Getty also acknowledges his extensive arts patronage has raised the suggestion that performing organizations program his music in anticipation of a financial reward.

“The disproof of that claim is basically the kind of reviews I get,” he says. He likens criticism of his work to a report card, conceding that he has gotten some Fs as well as A’s, while maintaining a high average. That, he says, shows that his music is accepted on its own merits.

“I decided to insulate myself from who gets what,” Getty says of his contributions. He has panels of musicians and critics that advise him how to make his donations. “We like to have a drop in every bucket,” rather than providing the main support of just a few organizations, he says. Getty has been a major supporter of the San Francisco Symphony and says that he has probably given to the Los Angeles organizations that are performing his music.
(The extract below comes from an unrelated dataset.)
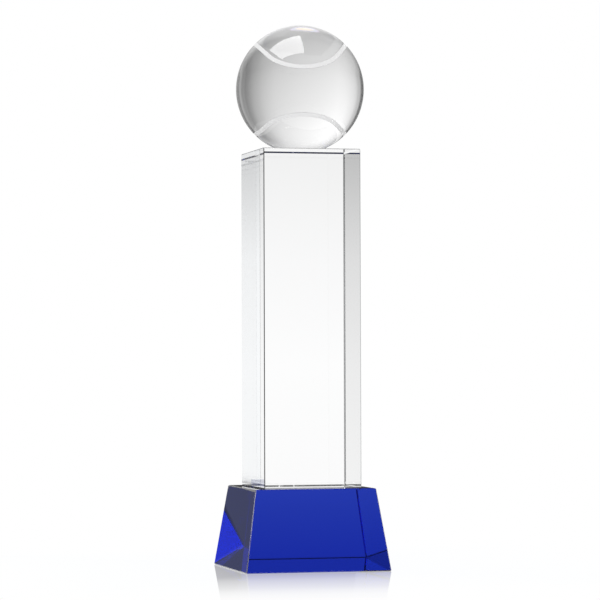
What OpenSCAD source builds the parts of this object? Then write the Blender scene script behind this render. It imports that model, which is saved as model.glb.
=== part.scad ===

The blessings of a highly visible name and a very full wallet have been mixed, Getty says.

“I guess its slightly more help than hindrance getting in the door, and more hindrance than help staying in.”

Advertisement

His relatively short list of compositions is showing remarkable staying power, however.

“Plump Jack” goes to Dartmouth College and Aspen this summer, and to Marin Opera in October. Also in October, the Los Angeles Philharmonic will play orchestrations of some of Getty’s piano waltzes.

Although the composer was not involved in arranging the Music Center performance, with its interspersed spoken scenes, he has patched together an hour of spoken sections from the Shakespeare plays to extend “Plump Jack,” and is anticipating staged productions.

He is not, however, at work on a “King Lear” project, as some reports have indicated. Instead, he is contemplating a play with music based on Poe’s “Fall of the House of Usher” as his next project.

“Every piece I have written is tragic, certainly not excluding ‘Plump Jack,’ ” he says. “My idea of tragedy is not at all a 20th-Century idea.”

Getty also says, “I think sadness and tragedy don’t mix.” Certainly the late-blooming career Getty has forged from his tragedies gives him no cause for sorrow.